Pizzas with sweetcorn and pineapple from tins

I have a good one at home. We’ve had it so long that I can’t remember where it came from. But ones I bought for the farm kitchen lasted months at best and one only lasted for one can. It wasn’t as if we used them much, maybe once a fortnight to open sweetcorn and pineapple for pizza toppings.

Finally – mixed news. Our court case about the attempted burglary has taken place and the malefactor has been convicted and handed a custodial sentence. This is good, because we feel like he’s been punished. However, it doesn’t get us back the £70 we had to spend on repairing the window.


CSI van investigating the scene of the crime.

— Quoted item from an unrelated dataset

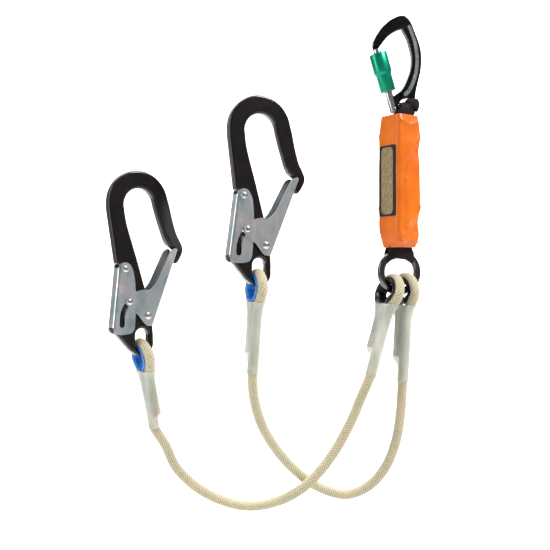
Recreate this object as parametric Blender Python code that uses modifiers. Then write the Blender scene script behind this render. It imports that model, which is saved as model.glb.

The other problem is that I’m not sure that jail is the best place for him. Someone who is so far down the pile that he resorts to robbing allotments really needs hope and retraining, not time in jail.



Bad Start

When I dropped Julia off at work we noticed a table on the veranda had been knocked over.

“Must have been windy last night.” I said.

“Or we’ve been burgled.”

They had an attempted break in last week and she can sometimes concentrate on the negative too much.

I, on the other hand, can sometimes be wrong, and I was wrong today.

A person of low moral standards had indeed tried, unsuccessfully, to break in. They have wrecked the door handle, scratched the exterior, left boot prints all over the front and strained the window shutters.

What they didn’t do was gain entry. And if they had have done their haul would have been confined to a selection of second-hand gardening books and used wellingtons.

I imagine the police are looking for a youth of low intelligence and poor upper body strength,. He will be either unemployed or in a low-paid job.

“How,” asked my imaginary assistant, “can you tell that? (Apart from the fact the majority of burglars fall into that category).”

Well, he’s male because he wears big boots. He’s stupid because there’s clearly nothing of value in there. He’s not in a highly paid job, because if he was he’d have access to £10 and he could buy a decent wrecking bar. He has poor upper body strength because anyone with decent strength would have levered the door or shutters within minutes, even using a makeshift tool. And finally he’s youthful because nobody over 40 could lift his legs enough to leave boot prints that high up a wall.

The police, meanwhile, are going to come out and look at the damage.

They say the boot prints are unlikely to be of much value.

This is real life, not CSI – no database of boot prints for us.





A day of strange events

It’s been a funny old day.

It started normally, and as I parked to collect a prescription, although I did notice a police car parked by the side of the road. That’s slightly unusual.

I collected the prescription and drew cash from the nearby cash machine, which gave me four £5 notes with my cash. They don’t usually dispense fives, but these are the new plastic ones and I imagine they are trying to get them into circulation quickly.

Then I crossed the road to the jeweller’s to see them about some earrings for Julia, to find them giving statements to the police after fighting off an attempted hold up.

After buying the earrings I drove past a public toilet that appears to have been converted to a coffee shop (though it was closed). The link shows the sale was over a year ago, but I’m sure it was still up for sale last month. Maybe it was a matter of convenience, though there was reportedly no chain. I hope the new buyer is flushed with success.

Then, at the narrow entrance to the supermarket car park I had to take avoiding action as a determined elderly lady insisted on driving the wrong way and using it as an exit.

In the shop I discovered I had won the lottery last week. After buying a ticket for tonight I had sixty pence left. I’m still deciding whether to blow it on partying or invest it for my old age.